Porque Milei, una vez en el gobierno, alimentó su poder con el combustible tóxico al que apela sin remedio todo populista: la exacerbación del resentimiento y el odio en la sociedad para establecer una división inconciliable. La polarización que resulta de semejante pulsión destructiva se vuelve más temprano que tarde sobre quien la despliega, y el destructor termina cosechando lo que ha sembrado. Estamos en este punto.
Las presuntas fortalezas del Gobierno, cifradas en especial en la vehemencia de Milei para demonizar todo aquello que no considera “puro”, en verdad y desde el principio no fueron otra cosa que debilidades. Lo que da votos no ayuda a gobernar.
Su megalomanía, su dogmatismo, sus insultos, su intolerancia al disenso, sus ínfulas de superioridad intelectual y la necesidad de que todos se sometan a su visión lo han aislado y, peor, pusieron en su contra a aquellos que compartían su objetivo de sanear la economía y lo podrían haber ayudado. En lugar de abrirse a esa ayuda, le sumó polarización a la polarización heredada y degradó aún más el teatro de la política.

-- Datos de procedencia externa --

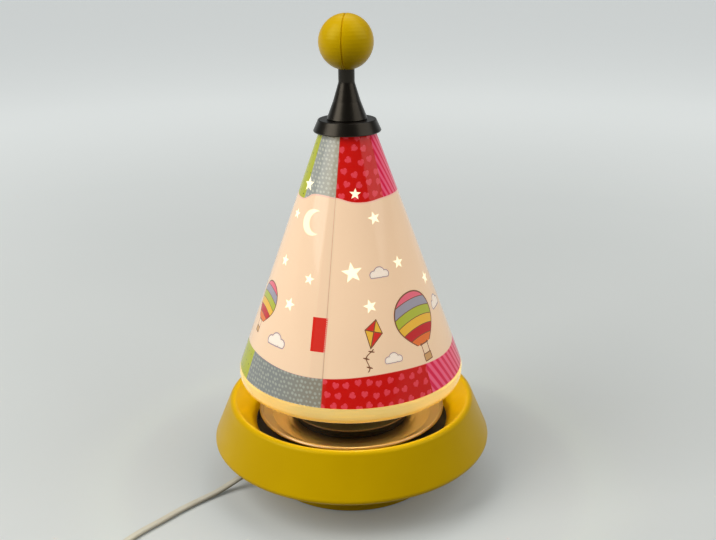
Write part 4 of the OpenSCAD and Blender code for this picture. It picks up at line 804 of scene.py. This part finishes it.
# Painted reflection: the grey cloth turns paler and warmer towards its right end.
painted_reflection_side = 1.0 - turn.under(-30.0, 16.0)
grey_cloth = mixed(tree, in_low, mixed(tree, painted_reflection_side, rgb(160, 168, 166), rgb(181, 181, 166)),
                   mixed(tree, painted_reflection_side, rgb(137, 145, 146), rgb(145, 144, 132)))
dot_grey = mixed(tree, in_low, rgb(196, 201, 192), rgb(170, 178, 170))
cloths = (
    (height.under(170.0, 1.0) * -7.0 - 59.0, mixed(tree, pale_dots, grey_cloth, dot_grey)),
    (SEAM_TURN, mixed(tree, hearts, rgb(210, 8, 6), rgb(236, 70, 88))),
    ((height - 227.0).max(0.0) * 0.17 + 43.4, mixed(tree, stripes, rgb(226, 30, 82), rgb(254, 102, 144))),
)
cloth = mixed(tree, specks, rgb(180, 190, 52), rgb(74, 86, 30))
for start, colour in cloths:
    cloth = mixed(tree, 1.0 - turn.under(start, 0.15), cloth, colour)
print("patches of cloth:", len(cloths) + 1)

# %% [markdown]
# Now the pictures are laid over the cream, each one as a row of numbers: turn and height of its centre,
# size and tilt. What is laid later covers what lies there already, as in printing.

# %% Balloons, clouds and a kite
BALLOONS = ((45, 145, 18.5, 5), (-70, 150, 14.5, -6))
CLOUDS = ((73, 145, 9.0, 0), (-48, 128, 9.5, 0), (23, 178, 7.5, 0), (24, 122, 7.0, 0))
KITE = (14, 142, 8.5, -16)
BELTS = (rgb(232, 122, 60), rgb(196, 40, 48), rgb(238, 190, 70), rgb(176, 190, 70), rgb(158, 158, 178),
         rgb(232, 112, 136))
ink = rgb(120, 84, 60)

def motif(group, spot):
    at_turn, at_height, size, tilt = (float(number) for number in spot)
    return placed(tree, group, Angle=angle, Slant=slant, At_Turn=at_turn, At_Height=at_height,
                  Size=size, Tilt=tilt)

def drawn(art, node, fill, line):
    art = mixed(tree, node.outputs["Mask"], art, fill)
    return mixed(tree, node.outputs["Line"], art, line)

art = CREAM
for spot in CLOUDS:
    art = drawn(art, motif(cloud_group, spot), rgb(255, 246, 236), rgb(170, 160, 168))
node = motif(kite_group, KITE)
art = drawn(art, node, mixed(tree, node.outputs["Half"], rgb(238, 190, 70), rgb(214, 50, 48)), ink)
for spot in BALLOONS:
    node = motif(balloon_group, spot)
    ramp = tree.nodes.new("ShaderNodeValToRGB")
    ramp.color_ramp.interpolation = "CONSTANT"
    for i, colour in enumerate(BELTS):
        stop = ramp.color_ramp.elements[i] if i < 2 else ramp.color_ramp.elements.new(i / len(BELTS))
        stop.position, stop.color = i / len(BELTS), colour
    feed(tree, ramp.inputs[0], node.outputs["Band"])
    art = drawn(art, node, mixed(tree, node.outputs["Basket"], ramp.outputs[0], rgb(206, 164, 112)), ink)
print("pictures on each half:", len(BALLOONS) + len(CLOUDS) + 1)

# %% [markdown]
# A small red tab of woven ribbon hangs at the seam, on the front only. It has fine ribs and one row of
# stitches, and it carries no writing.

# %% The red tab
TAB_TURN, TAB_HEIGHT, TAB_HALF_WIDE, TAB_HALF_HIGH = -18.9, 140.0, 5.4, 11.8
tab = motif(local_group, (TAB_TURN, TAB_HEIGHT, 1, 0))
tab_x, tab_y = Num(tree, tab.outputs["Across"]), Num(tree, tab.outputs["Up"])
on_tab = tab_x.abs().under(TAB_HALF_WIDE, 0.12) * tab_y.abs().under(TAB_HALF_HIGH, 0.12)
on_tab = on_tab * whole_turn.abs().under(90.0, 1.0)
stitch = (tab_x - 4.8).abs().under(0.28, 0.1) * ((tab_y / 1.5).fract() - 0.5).abs().under(0.26, 0.08) * on_tab
ribs = ((tab_y * 2.2).fract() - 0.5).abs() * 0.3
art = mixed(tree, on_tab, art, mixed(tree, ribs, rgb(222, 36, 28), rgb(186, 20, 18)))
art = mixed(tree, stitch, art, rgb(250, 214, 200))
print("tab in mm:", 2 * TAB_HALF_WIDE, "x", 2 * TAB_HALF_HIGH)

# %% [markdown]
# The stars and the moon are left unprinted, so the lamp's light comes through them. They are one mask,
# which is used twice: for the colour here and for the light further down.

# %% Stars and the moon
STARS = ((-57.0, 234.8, 5.4, 8), (8.0, 231.2, 4.1, -6), (26.2, 214.6, 4.8, 10), (-64.5, 213.6, 4.0, 0),
         (-61.4, 181.4, 4.6, 6), (-31.0, 174.6, 4.1, -8), (1.9, 180.7, 7.4, 8), (41.6, 183.2, 4.7, -4),
         (13.3, 158.5, 5.0, 12), (-43.8, 155.4, 5.0, -10), (70, 165, 5.0, 4))
MOON = (-37.3, 211.3, 9.2, -10)
shine = Num(tree, motif(moon_group, MOON).outputs["Mask"]) * 0.7
for spot in STARS:
    shine = Num(tree, motif(star_group, spot).outputs["Mask"]).max(shine)
print("stars on each half:", len(STARS))

# %% [markdown]
# Last come the marks of making: pale lines where the bands end and the seam with the doubled sheet beside
# it. Two painted shadows go with them: a soft one just right of the seam and a dark line along the sheet's
# foot. They are faint, but without them the sheet looks painted on.

# %% Putting the sheet together
# The sheet's foot, below this height, gets a dark painted shadow line.
FOOT_SHADOW_Z = 92.4
print_band = in_top.max(in_low)
low_line = (height - low_edge).abs().under(0.28, 0.2) * 0.3
edge_line = (height - top_edge).abs().under(0.5, 0.25).max(low_line)
seam = (whole_turn - SEAM_TURN).abs().under(0.3, 0.3) * (1.0 - on_tab)
# A soft painted shadow just right of the seam.
seam_shadow = (whole_turn - (SEAM_TURN + 1.1)).abs().under(0.5, 1.4)
doubled = whole_turn.between(-22.0, SEAM_TURN, 0.5)
art = mixed(tree, print_band, art, cloth)
for mask, colour in ((edge_line, rgb(250, 208, 190)), (seam * 0.55, rgb(150, 128, 104)),
                     (doubled * 0.06 + seam_shadow * 0.07, rgb(150, 130, 120)),
                     (height.under(FOOT_SHADOW_Z, 0.3) * 0.55, rgb(84, 30, 20)), (shine, rgb(255, 252, 226))):
    art = mixed(tree, mask, art, colour)
paper = noise(tree, object_point(tree), 0.5, 4.0, 0.6)
feed(tree, shader.inputs["Base Color"], mixed(tree, paper * 0.06, art, rgb(190, 150, 110)))
feed(tree, shader.inputs["Roughness"], paper * 0.08 + 0.26)
bumped(tree, shader, paper, 0.02)
print("nodes in the sheet:", len(tree.nodes))

# %% [markdown]
# The lamp's light comes through the sheet. It is strongest beside the bulb and fades towards the top, and
# it takes the print's own colour on its way. Through the unprinted stars it comes almost white. Real
# translucency would need many more samples, so the light is the sheet's own emission.

# %% Light through the sheet
BULB_Z, REACH = 170.0, 90.0
far = (height - BULB_Z) / REACH
cloudy = noise(tree, object_point(tree), 0.02, 2.0, 0.5)
through = (0.385 - far * far * 0.06) * (cloudy * 0.2 + 0.9)
through = through * (1.0 - print_band * 0.2) + shine * 0.6
tinted = mixed(tree, 1.0, art, rgb(252, 232, 206), "MULTIPLY")
feed(tree, shader.inputs["Emission Color"], scaled_colour(tree, tinted, through))
print("finishes:", sorted(finishes))

# %% [markdown]
# ## Dressing the parts
# The record names a finish for every CAD part, so one loop puts each material in its slot. The two pieces
# made here take theirs by name.

# %% Every part gets its finish
for part in frame["record"]["subparts"]:
    piece = frame["nodes"][part["node"]]
    piece.data.materials.clear()
    piece.data.materials.append(finishes[part["material_slot"]])
lead_cord.data.materials.append(finishes["cord_white"])
coil_strap.data.materials.append(finishes["tie_grey"])

# %% [markdown]
# ## Floor and light
# A plain pale sweep stands in for a studio table. It is a disc, curved up all round, so that no edge
# shows from any side. It gives its pale colour to what looks at it, directly or in a reflection, and less
# to the light that it throws back, which keeps the lamp's shadow.

# %% The floor
FLOOR_R, COVE_R, COVE_STEPS, FLOOR_DROP = 9.0, 2.0, 8, 0.0002
bm = bmesh.new()
bmesh.ops.create_circle(bm, cap_ends=True, radius=FLOOR_R, segments=96)
ring = list(bm.edges)
for step in range(1, COVE_STEPS + 1):
    lift = math.radians(step * 90 / COVE_STEPS)
    verts, ring = next_ring(bm, ring)
    for v in verts:
        wider = (FLOOR_R + COVE_R * math.sin(lift)) / v.co.xy.length
        v.co.x, v.co.y, v.co.z = v.co.x * wider, v.co.y * wider, COVE_R * (1 - math.cos(lift))
bmesh.ops.translate(bm, verts=bm.verts, vec=(0, 0, -FLOOR_DROP))
floor = new_piece("floor", bm)
tree, shader = new_finish("floor_paper", rgb(226, 230, 228), 0.75, Emission_Strength=1.0)
tone = noise(tree, object_point(tree), 0.004, 2.0, 0.4)
rays = tree.nodes.new("ShaderNodeLightPath")
camera_ray, glossy_ray, clear_ray = (
    Num(tree, rays.outputs[label]) for label in ("Is Camera Ray", "Is Glossy Ray", "Is Transmission Ray"))
looked_at = (camera_ray + glossy_ray + clear_ray).clamped()
paper = mixed(tree, tone, rgb(212, 216, 214), rgb(206, 211, 209))
feed(tree, shader.inputs["Base Color"], mixed(tree, looked_at, rgb(104, 105, 102), paper))
x, y, z = object_xyz(tree)
away = 1.0 - length(x, y).under(1000.0, 900.0)
lit = scaled_colour(tree, rgb(228, 232, 231), looked_at * (away * 0.56 + 0.1))
feed(tree, shader.inputs["Emission Color"], lit)
floor.data.materials.append(finishes["floor_paper"])
print("floor faces:", len(floor.data.polygons))

# %% [markdown]
# Two tall soft boxes stand left and right of the camera, where the ball and the glossy sheet of the
# photograph mirror them, and a third one behind parts the lamp from the floor. A warm lamp sits where the
# bulb's wire is. The world adds a little light from all sides.

# %% The lights
DAYLIGHT = (1.0, 0.98, 0.95)
BOXES = {  # azimuth, elevation, distance, width, height, power, colour
    "left_box": (-66, 41, 1.5, 1.0, 1.4, 17, DAYLIGHT),
    "right_box": (74, 44, 1.5, 1.3, 1.6, 10, DAYLIGHT),
    "top_box": (175, 68, 1.8, 1.2, 1.2, 5, (1.0, 0.98, 0.96)),
}
AIM, WIRE_AT = Vector((0, 0, 0.18)), Vector((0, 0, 0.128))

def new_light(name, kind, power, colour, at):
    light = bpy.data.lights.new(name, kind)
    light.energy, light.color = power, colour
    holder = bpy.data.objects.new(name, light)
    holder.location = at
    bpy.context.collection.objects.link(holder)
    return light, holder

for name, (azimuth, elevation, distance, wide, high, power, colour) in BOXES.items():
    a, e = math.radians(azimuth), math.radians(elevation)
    way = Vector((math.sin(a) * math.cos(e), -math.cos(a) * math.cos(e), math.sin(e)))
    light, holder = new_light(name, "AREA", power, colour, AIM + way * distance)
    light.shape, light.size, light.size_y = "RECTANGLE", wide, high
    holder.rotation_euler = way.to_track_quat("Z", "Y").to_euler()

light, holder = new_light("bulb_light", "POINT", 0.26, (0.82, 1.0, 0.6), WIRE_AT)
light.shadow_soft_size = 0.012

world = bpy.data.worlds.new("studio")
world.use_nodes = True
world.node_tree.nodes["Background"].inputs["Color"].default_value = (0.93, 0.97, 1.0, 1)
world.node_tree.nodes["Background"].inputs["Strength"].default_value = 0.13
bpy.context.scene.world = world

Hoy el Congreso es una Babel desquiciada y lo mismo el ágora de las redes sociales. Para los libertarios, el kirchnerismo es el demonio, responsable de todos los males que sufre el Gobierno, incluidos los autoinfligidos. Para el kirchnerismo, los libertarios son la crueldad personificada, dispuestos a destruir todo lo bueno, incluido lo que ellos destruyeron antes. El espiral de la polarización tomó una velocidad tal que la política se ha vuelto una riña de impúberes, incluso dentro de cada uno de los polos en disputa, con fuegos cruzados y tenidas verbales que han alcanzado un grado de banalidad pocas veces visto. Y la violencia empieza a ganar la calle, como vimos esta semana en Lomas de Zamora y en Corrientes.
Milei se descarga con los “kukas”, pero la vieja costumbre argenta de buscar las culpas afuera será de poca ayuda. Así como el afán hegemónico y el rechazo al acuerdo le costaron al Gobierno derrotas legislativas que complican su plan económico, el frente que ahora abrió el escándalo del audiogate también es responsabilidad propia. ¿Se puede combatir a la casta con adalides de la casta?
Podríamos haber imaginado esta deriva, dada la idealización libertaria del gobierno de Carlos Menem, un político que terminó sus días parapetado detrás de los fueros para esquivar a la Justicia y alzando la mano como un kirchnerista más. Milei no solo reivindica aquel gobierno sin beneficio de inventario, sino que adoptó a muchos peronistas dudosos que integraron la gestión del riojano.
Y, más aun, llevó a la cúpula del poder libertario a parte de su parentela, entre ellos Lule Menem, mano derecha de la hermanísima Karina Milei y uno de los aludidos, junto a su jefa, en los audios en que el exdirector de la agencia de discapacidad describe un supuesto esquema de coimas en la compra de medicamentos.
Milei dijo que el affaire es un artilugio de la casta. Quizá tenga razón, pero como pista aporta poco. En este país, como se dijo, la casta está en todos lados. Dijo también que llevaría a su examigo Spagnuolo a la Justicia, aunque los audios del locuaz exfuncionario suenan menos a calumnia que a pedido de auxilio ante una caja que se le estaba yendo de las manos. Lo que importa es establecer si es cierto lo que hasta aquí parece verosímil: a muchos políticos y funcionarios les cuesta menos cambiar de máscara –de partido, de ideología- que de hábitos.
La política, con sus intrigas de poder, sus egos inflados y sus oscuros manejos, le sigue dando la espalda al ciudadano común, que se viene bancando el ajuste con enorme sacrificio en la idea de que no se puede vivir en medio del despilfarro, el afano y la inflación.
Ese ciudadano, que sigue a la espera de un país que se encamine hacia algún tipo de normalidad, no merece que el esfuerzo invertido hasta aquí quede en nada.